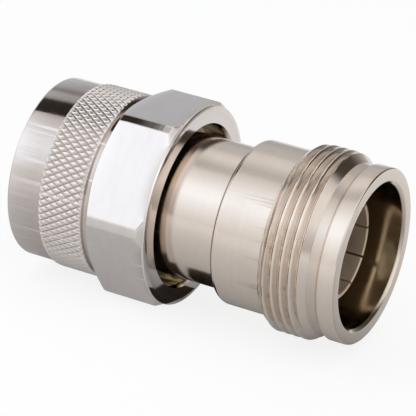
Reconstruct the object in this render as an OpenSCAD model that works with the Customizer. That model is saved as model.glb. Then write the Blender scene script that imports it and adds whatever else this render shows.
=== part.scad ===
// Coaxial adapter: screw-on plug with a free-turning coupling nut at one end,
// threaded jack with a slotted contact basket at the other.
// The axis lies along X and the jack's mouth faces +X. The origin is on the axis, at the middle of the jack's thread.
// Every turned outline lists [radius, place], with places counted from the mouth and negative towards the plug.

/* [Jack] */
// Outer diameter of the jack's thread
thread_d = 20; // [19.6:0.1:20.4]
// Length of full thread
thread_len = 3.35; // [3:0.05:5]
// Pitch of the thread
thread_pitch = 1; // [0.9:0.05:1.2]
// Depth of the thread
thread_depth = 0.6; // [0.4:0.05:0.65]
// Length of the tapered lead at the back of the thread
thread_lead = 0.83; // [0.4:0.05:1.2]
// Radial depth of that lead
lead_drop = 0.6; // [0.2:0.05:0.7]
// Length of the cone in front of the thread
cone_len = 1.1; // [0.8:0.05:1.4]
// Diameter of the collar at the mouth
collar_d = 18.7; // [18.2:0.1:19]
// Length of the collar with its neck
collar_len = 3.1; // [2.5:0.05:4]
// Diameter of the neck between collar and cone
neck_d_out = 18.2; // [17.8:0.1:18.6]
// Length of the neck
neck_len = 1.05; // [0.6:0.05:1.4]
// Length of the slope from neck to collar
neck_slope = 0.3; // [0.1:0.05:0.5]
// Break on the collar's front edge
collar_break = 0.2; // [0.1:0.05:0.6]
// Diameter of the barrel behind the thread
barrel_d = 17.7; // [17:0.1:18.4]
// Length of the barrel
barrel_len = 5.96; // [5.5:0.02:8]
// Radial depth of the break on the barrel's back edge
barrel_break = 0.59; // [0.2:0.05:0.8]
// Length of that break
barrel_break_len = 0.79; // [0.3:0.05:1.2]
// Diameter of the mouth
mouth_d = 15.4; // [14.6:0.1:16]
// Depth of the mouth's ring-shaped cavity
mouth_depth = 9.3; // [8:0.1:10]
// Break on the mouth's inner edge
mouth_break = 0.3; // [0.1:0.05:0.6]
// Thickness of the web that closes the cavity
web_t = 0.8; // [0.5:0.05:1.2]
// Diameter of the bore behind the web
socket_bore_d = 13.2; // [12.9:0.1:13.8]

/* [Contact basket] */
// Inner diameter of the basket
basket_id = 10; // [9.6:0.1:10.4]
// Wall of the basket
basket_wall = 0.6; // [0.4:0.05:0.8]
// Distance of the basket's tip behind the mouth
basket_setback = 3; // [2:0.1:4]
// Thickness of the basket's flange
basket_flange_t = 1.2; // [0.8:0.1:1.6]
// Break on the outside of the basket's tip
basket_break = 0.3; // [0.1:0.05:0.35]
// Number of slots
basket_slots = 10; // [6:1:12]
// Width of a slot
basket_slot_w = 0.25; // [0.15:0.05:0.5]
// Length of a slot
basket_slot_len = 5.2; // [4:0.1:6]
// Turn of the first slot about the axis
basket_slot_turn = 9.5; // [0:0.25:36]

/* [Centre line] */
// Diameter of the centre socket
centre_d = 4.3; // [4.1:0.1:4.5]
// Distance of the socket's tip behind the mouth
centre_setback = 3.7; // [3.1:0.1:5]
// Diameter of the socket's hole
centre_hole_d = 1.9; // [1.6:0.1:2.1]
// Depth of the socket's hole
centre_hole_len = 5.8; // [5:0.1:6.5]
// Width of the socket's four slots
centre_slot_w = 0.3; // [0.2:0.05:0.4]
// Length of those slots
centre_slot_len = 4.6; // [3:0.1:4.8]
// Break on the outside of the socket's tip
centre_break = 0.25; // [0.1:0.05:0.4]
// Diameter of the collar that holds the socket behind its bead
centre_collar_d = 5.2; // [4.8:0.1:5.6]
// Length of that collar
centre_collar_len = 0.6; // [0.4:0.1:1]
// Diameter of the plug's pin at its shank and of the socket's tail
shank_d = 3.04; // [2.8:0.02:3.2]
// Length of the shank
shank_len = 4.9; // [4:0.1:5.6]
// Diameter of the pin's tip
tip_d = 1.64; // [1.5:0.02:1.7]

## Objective
Quote exactly the opening line of the material above and every line after it, up to and including the line that contains "towards the plug.".

## Result
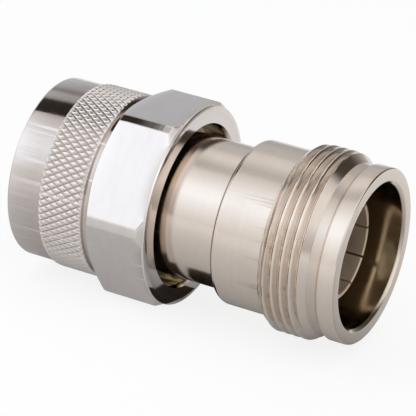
Reconstruct the object in this render as an OpenSCAD model that works with the Customizer. That model is saved as model.glb. Then write the Blender scene script that imports it and adds whatever else this render shows.
=== part.scad ===
// Coaxial adapter: screw-on plug with a free-turning coupling nut at one end,
// threaded jack with a slotted contact basket at the other.
// The axis lies along X and the jack's mouth faces +X. The origin is on the axis, at the middle of the jack's thread.
// Every turned outline lists [radius, place], with places counted from the mouth and negative towards the plug.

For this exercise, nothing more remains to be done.